= DATASET SECTION =
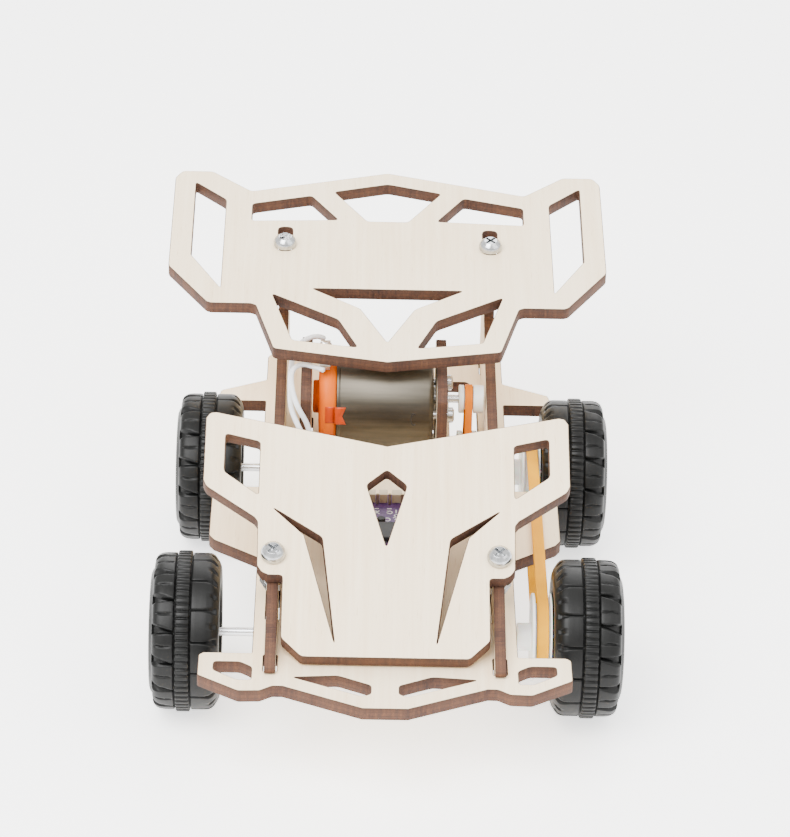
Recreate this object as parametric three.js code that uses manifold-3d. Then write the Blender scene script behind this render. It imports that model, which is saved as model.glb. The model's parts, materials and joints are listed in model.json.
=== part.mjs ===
// Four wheel robot chassis cut from plywood sheet, with belt drive to both axles.
// Millimetres, +X to the car's right, -Y forward, +Z up, floor at Z = 0.
import * as THREE from 'three';
import { mergeVertices } from 'three/addons/utils/BufferGeometryUtils.js';
import Module from 'manifold-3d';

const wasm = await Module();
wasm.setup();

// ---- driving dimensions -------------------------------------------------
const GAP = 0.3; // clearance kept between neighbouring solids
const DECK = 3.0; // thickness of the flat panels
const UPRIGHT = 2.5; // thickness of the standing plates
const LENGTH = 184.3; // bumper tip to the rear edge of the spoiler
const DECK_TOP = 25.8; // top face of the base plate above the floor
const WHEEL_R = 18.3;
const WHEEL_WIDTH = 15.8;
// Distance of each wheel's inner face from the middle of the car.
const WHEEL_IN = { front: { left: 37.2, right: 38 }, rear: { left: 34.6, right: 38 } };
const AXLE_Z = WHEEL_R;
const AXLE_R = 1.0;
const FRONT_Y = 41;
const REAR_Y = 114.5;
const SIDE_X = 25.4; // middle of each side plate
const HOOD = { y: 15, z: 3.2, tilt: THREE.MathUtils.degToRad(21.2) };
const SPOILER = { y: 103.8, z: 28.5, tilt: THREE.MathUtils.degToRad(7.5), length: 80.8 };
const HOOD_SCREW_V = 27.8; // distance up the hood from its front edge
const SPOILER_SCREW_V = 47.9;
const MOTOR = { y: 115, z: DECK_TOP + 12.5, r: 12.1, left: -11.7, right: 11.3, cap: 5.6 };
const MOUNT_X = { left: -19.2, right: 13.3 };
const BELT_X = 35.7; // middle of the belt that joins the two axles
const PULLEY_R = 10; // flange radius of the large pulleys
const PULLEY_CORE = 8;
const MOTOR_BELT_X = 20;
const MOTOR_CORE = 2.8; // core radius of the motor's pulley
const BELT = 0.8; // belt thickness
const TREAD_BLOCKS = 15; // tread blocks round each side of a tyre
const TREAD_R = WHEEL_R - 0.5; // top of those blocks
const BAND = { from: 6.6, to: 9.7 }; // the ribbed band round the middle of the tread
const BOARD = { w: 22, y0: 45.5, y1: 81, z: DECK_TOP + 4.0, t: 1.6, screwX: 8.2 };
const HOLDER = { y: 76.5, w: 52, d: 25, h: 12.6, wall: 1.2, roof: 1.4, screwX: 10 };
const CELL = { r: 5.25, length: 44.5, pitch: 6 }; // pitch: from the middle of the holder
const M3 = { r: 1.5, head: 2.8, headH: 2.3, length: 12, flats: 5.5, nutH: 2.4, nutDepth: 4.2 };
const SWITCH = { y: 150, w: 18, d: 6, h: 5.4 };

// ---- materials ----------------------------------------------------------
const material = (color, roughness, metalness) =>
  new THREE.MeshStandardMaterial({ color, roughness, metalness });
const plywood = () => material(0xeadcc6, 0.75, 0);
const steel = () => material(0xb9bcc0, 0.28, 1);
const blackPlastic = () => material(0x141416, 0.5, 0);
const rubber = () => material(0x0e0e10, 0.65, 0);
const milky = () => material(0xe4e6e2, 0.45, 0);
const tin = () => material(0xc9c7bf, 0.35, 1);

// ---- geometry helpers ---------------------------------------------------
const solidOf = (geometry) => {
  const bare = geometry.clone();
  bare.deleteAttribute('normal');
  bare.deleteAttribute('uv');
  const merged = mergeVertices(bare, 1e-5);
  return new wasm.Manifold(new wasm.Mesh({
    numProp: 3,
    vertProperties: new Float32Array(merged.attributes.position.array),
    triVerts: new Uint32Array(merged.index.array),
  }));
};

const geometryOf = (solid) => {
  const mesh = solid.getMesh();
  const geometry = new THREE.BufferGeometry();
  geometry.setAttribute('position', new THREE.BufferAttribute(mesh.vertProperties, 3));
  geometry.setIndex(new THREE.BufferAttribute(mesh.triVerts, 1));
  geometry.computeVertexNormals();
  return geometry;
};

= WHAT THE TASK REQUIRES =
Give again, word for word, the lines of the listing, starting at its first line and ending with the line containing "wasm.setup();".

= RESULT OF THIS EXERCISE =
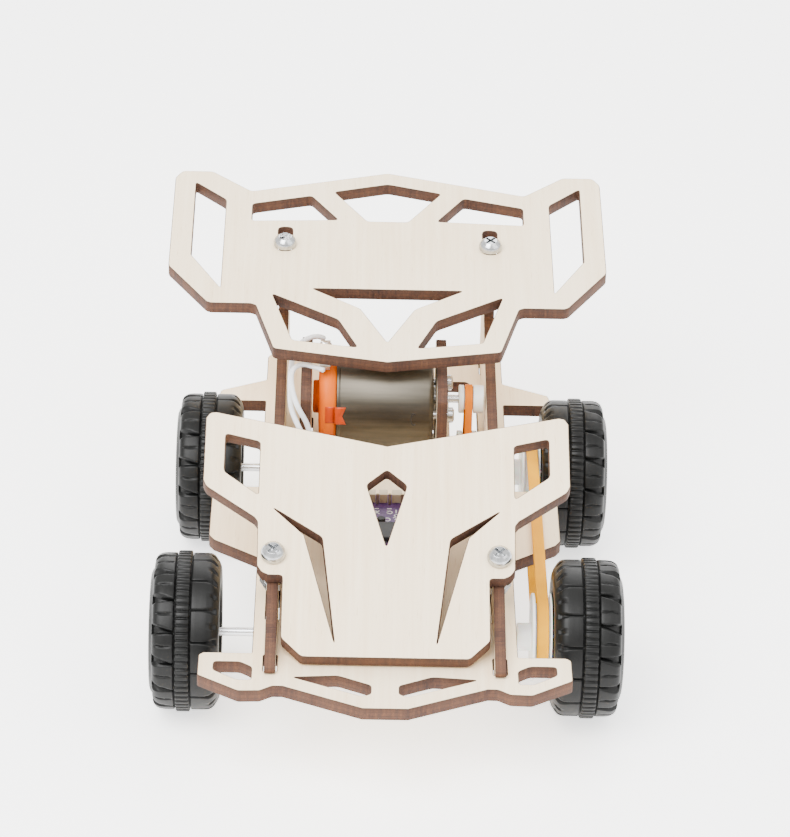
Recreate this object as parametric three.js code that uses manifold-3d. Then write the Blender scene script behind this render. It imports that model, which is saved as model.glb. The model's parts, materials and joints are listed in model.json.
=== part.mjs ===
// Four wheel robot chassis cut from plywood sheet, with belt drive to both axles.
// Millimetres, +X to the car's right, -Y forward, +Z up, floor at Z = 0.
import * as THREE from 'three';
import { mergeVertices } from 'three/addons/utils/BufferGeometryUtils.js';
import Module from 'manifold-3d';

const wasm = await Module();
wasm.setup();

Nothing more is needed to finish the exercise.